Translate the retreat learning into tactical steps, or else there will be a big gap between the reality and the fantasies of implementation. If, during the retreat, you decide to start planning for a future merger, for instance, will there be check-in meetings about it? Will team members who are spearheading that project be given additional support and learning to make sure they can follow through?
Don’t take your team offsite to tell them everything must change immediately while they’re out of their comfort zone with no facilitator. Anxious and under resourced teams will not be able to sustainability do their job AND manage change—keep plans to a manageable scale and ensure key players have adequate support. Without realistic expectations and the appropriate resources, employees may burn out and become detractors.
Planning during a retreat to implement new habits and routines is work. Leaders need to prepare ways to use the new skills and to create continuing opportunities to learn.
How do you catalyze realistic change through a team retreat?
Offer your team spacious time and opportunities for skill upkeep and continued learning after the retreat ends
Keep in mind internal and external conditions even while on offsite retreats
Beware the one-off workshop—avoid these without also planning for future follow-ups or times to check in on how the skill implementation is going
Ask what follow-up activities and ongoing support employees need after the retreat in order to create tactical next steps.

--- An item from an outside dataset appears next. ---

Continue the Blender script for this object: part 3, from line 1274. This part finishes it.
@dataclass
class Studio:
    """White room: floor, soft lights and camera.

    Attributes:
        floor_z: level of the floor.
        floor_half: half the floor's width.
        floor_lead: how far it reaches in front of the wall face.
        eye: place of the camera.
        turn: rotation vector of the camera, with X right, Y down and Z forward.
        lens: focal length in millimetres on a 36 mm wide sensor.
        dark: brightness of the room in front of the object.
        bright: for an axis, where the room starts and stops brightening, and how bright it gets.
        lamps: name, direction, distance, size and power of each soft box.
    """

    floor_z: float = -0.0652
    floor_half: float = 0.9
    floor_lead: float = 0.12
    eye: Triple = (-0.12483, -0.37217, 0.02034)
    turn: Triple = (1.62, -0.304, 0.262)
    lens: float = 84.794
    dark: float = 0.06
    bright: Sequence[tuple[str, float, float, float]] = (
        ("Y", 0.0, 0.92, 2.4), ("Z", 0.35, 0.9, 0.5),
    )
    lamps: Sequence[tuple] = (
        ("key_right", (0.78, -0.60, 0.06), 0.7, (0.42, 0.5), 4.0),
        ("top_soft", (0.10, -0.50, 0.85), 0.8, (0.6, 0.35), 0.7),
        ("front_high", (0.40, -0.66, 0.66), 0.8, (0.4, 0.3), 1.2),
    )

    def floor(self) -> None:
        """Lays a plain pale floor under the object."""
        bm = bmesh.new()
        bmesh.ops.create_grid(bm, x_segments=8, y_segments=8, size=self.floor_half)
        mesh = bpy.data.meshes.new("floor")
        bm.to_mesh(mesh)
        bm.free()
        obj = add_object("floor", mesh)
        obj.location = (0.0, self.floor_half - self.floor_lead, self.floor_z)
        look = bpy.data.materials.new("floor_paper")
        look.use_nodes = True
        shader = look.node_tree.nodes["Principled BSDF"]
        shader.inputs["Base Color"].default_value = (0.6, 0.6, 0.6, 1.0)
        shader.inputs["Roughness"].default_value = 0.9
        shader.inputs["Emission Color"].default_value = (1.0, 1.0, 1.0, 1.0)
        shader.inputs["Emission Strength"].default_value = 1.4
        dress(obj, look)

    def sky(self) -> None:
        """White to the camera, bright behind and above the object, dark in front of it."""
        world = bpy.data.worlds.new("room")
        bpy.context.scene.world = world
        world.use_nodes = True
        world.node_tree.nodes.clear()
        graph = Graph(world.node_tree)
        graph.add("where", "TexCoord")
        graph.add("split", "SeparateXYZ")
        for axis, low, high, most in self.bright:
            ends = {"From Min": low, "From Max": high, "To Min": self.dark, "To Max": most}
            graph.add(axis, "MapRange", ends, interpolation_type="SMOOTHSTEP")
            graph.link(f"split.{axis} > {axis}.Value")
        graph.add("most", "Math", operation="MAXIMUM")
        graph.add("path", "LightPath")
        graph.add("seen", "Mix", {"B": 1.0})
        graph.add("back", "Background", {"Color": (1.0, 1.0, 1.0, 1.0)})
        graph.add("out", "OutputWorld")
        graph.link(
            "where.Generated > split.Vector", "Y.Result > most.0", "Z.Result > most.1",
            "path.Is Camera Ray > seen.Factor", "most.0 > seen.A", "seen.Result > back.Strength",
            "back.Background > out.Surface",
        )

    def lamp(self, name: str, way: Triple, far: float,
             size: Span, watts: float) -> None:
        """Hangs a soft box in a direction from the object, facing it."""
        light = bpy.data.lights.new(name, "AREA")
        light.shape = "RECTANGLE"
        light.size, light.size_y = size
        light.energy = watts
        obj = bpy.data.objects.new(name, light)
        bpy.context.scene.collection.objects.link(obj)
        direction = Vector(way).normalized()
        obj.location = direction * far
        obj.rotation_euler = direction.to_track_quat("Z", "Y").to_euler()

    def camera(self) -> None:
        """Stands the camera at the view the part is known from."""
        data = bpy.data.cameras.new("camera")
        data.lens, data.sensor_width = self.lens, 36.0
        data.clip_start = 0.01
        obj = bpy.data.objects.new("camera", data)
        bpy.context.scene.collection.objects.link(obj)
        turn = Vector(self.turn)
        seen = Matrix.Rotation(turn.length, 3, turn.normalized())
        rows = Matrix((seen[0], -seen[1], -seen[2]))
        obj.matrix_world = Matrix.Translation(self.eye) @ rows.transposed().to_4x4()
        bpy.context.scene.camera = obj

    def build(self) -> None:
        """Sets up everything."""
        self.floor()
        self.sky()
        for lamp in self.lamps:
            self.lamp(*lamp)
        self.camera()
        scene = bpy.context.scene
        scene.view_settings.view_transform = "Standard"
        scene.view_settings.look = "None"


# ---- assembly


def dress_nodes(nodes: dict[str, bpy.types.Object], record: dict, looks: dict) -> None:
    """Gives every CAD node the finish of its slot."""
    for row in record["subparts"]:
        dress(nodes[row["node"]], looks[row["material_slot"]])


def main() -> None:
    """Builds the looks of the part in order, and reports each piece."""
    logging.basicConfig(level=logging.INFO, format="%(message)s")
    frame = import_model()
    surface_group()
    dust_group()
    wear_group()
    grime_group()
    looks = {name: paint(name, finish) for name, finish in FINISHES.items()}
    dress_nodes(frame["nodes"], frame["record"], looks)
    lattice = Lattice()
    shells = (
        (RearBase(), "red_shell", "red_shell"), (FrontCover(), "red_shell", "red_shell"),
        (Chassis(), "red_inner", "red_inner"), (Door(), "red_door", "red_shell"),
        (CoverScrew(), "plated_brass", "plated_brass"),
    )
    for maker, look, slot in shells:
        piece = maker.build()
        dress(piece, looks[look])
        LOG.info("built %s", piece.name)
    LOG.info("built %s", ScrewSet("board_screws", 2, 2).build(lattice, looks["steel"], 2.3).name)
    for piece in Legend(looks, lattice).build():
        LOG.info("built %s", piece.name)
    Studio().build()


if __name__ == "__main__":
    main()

If you’re taking your employees away from their usual environment, home, and family, you should ensure you have a good reason for doing so. Well-done retreats can be transformative and help employees feel appreciated, but a bad one can breed resentment, frustration, and employee turnover. Put in the time, energy, and learning to do a retreat right, and you’ll be able to create lasting change, a restful and regenerative break, and help your team look forward to their next goals with new tools and skills.